- Provided records -

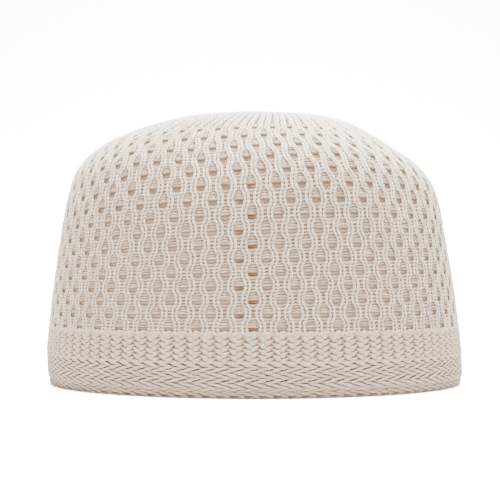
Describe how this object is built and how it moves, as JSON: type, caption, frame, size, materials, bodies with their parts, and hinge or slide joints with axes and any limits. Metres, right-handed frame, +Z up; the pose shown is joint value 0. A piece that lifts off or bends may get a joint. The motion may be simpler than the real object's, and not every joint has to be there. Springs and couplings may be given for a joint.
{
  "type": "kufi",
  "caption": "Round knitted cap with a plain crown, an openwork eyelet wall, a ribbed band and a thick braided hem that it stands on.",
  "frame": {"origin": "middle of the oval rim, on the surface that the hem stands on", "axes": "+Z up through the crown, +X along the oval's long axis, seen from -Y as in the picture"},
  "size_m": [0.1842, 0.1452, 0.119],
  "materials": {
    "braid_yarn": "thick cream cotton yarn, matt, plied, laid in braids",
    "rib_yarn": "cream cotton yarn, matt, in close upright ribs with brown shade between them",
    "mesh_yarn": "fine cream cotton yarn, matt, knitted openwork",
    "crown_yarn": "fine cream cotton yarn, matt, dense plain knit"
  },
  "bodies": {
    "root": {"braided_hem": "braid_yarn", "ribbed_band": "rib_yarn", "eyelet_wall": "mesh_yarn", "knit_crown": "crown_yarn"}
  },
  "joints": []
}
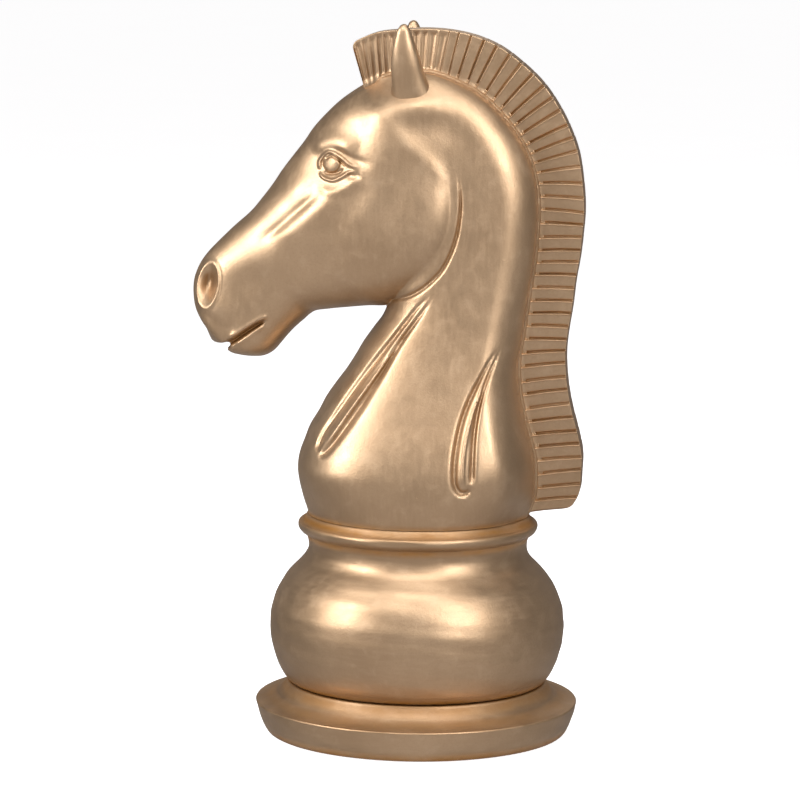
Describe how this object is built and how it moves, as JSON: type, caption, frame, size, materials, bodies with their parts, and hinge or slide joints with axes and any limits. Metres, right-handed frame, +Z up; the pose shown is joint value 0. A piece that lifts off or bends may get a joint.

- To be done -
Repeat the material in full, exactly as it stands.

- Response to the exercise -
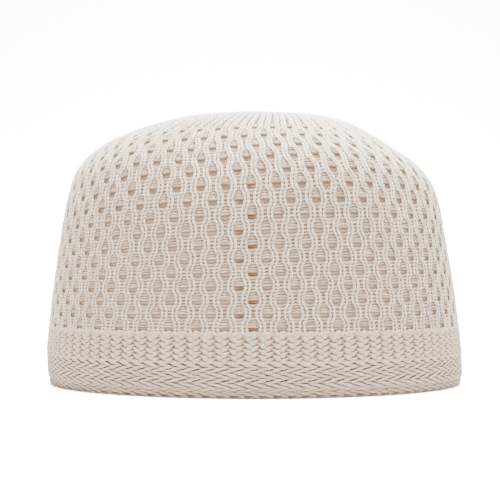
Describe how this object is built and how it moves, as JSON: type, caption, frame, size, materials, bodies with their parts, and hinge or slide joints with axes and any limits. Metres, right-handed frame, +Z up; the pose shown is joint value 0. A piece that lifts off or bends may get a joint. The motion may be simpler than the real object's, and not every joint has to be there. Springs and couplings may be given for a joint.
{
  "type": "kufi",
  "caption": "Round knitted cap with a plain crown, an openwork eyelet wall, a ribbed band and a thick braided hem that it stands on.",
  "frame": {"origin": "middle of the oval rim, on the surface that the hem stands on", "axes": "+Z up through the crown, +X along the oval's long axis, seen from -Y as in the picture"},
  "size_m": [0.1842, 0.1452, 0.119],
  "materials": {
    "braid_yarn": "thick cream cotton yarn, matt, plied, laid in braids",
    "rib_yarn": "cream cotton yarn, matt, in close upright ribs with brown shade between them",
    "mesh_yarn": "fine cream cotton yarn, matt, knitted openwork",
    "crown_yarn": "fine cream cotton yarn, matt, dense plain knit"
  },
  "bodies": {
    "root": {"braided_hem": "braid_yarn", "ribbed_band": "rib_yarn", "eyelet_wall": "mesh_yarn", "knit_crown": "crown_yarn"}
  },
  "joints": []
}
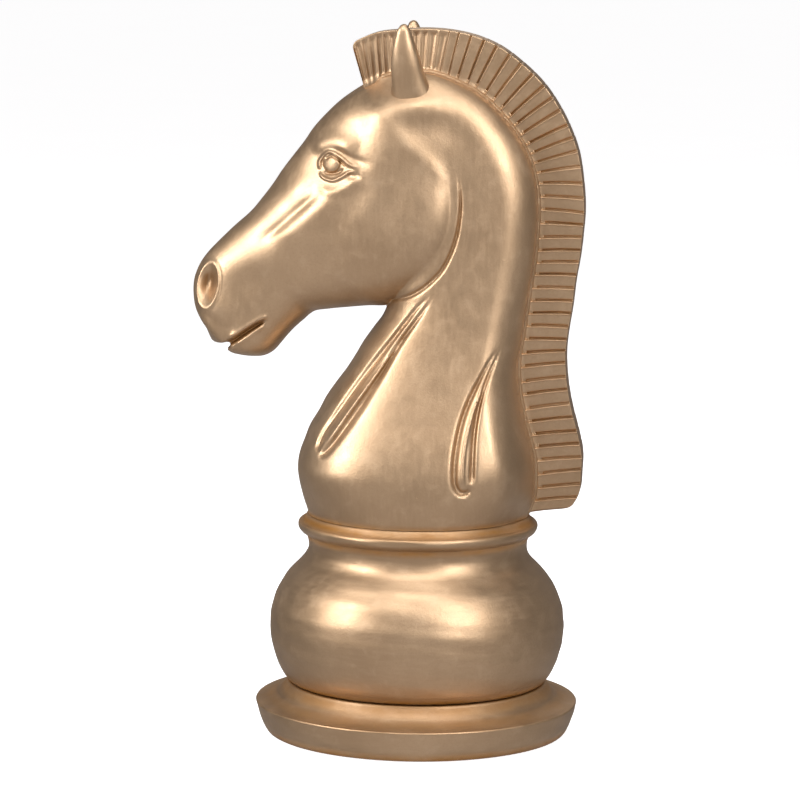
Describe how this object is built and how it moves, as JSON: type, caption, frame, size, materials, bodies with their parts, and hinge or slide joints with axes and any limits. Metres, right-handed frame, +Z up; the pose shown is joint value 0. A piece that lifts off or bends may get a joint.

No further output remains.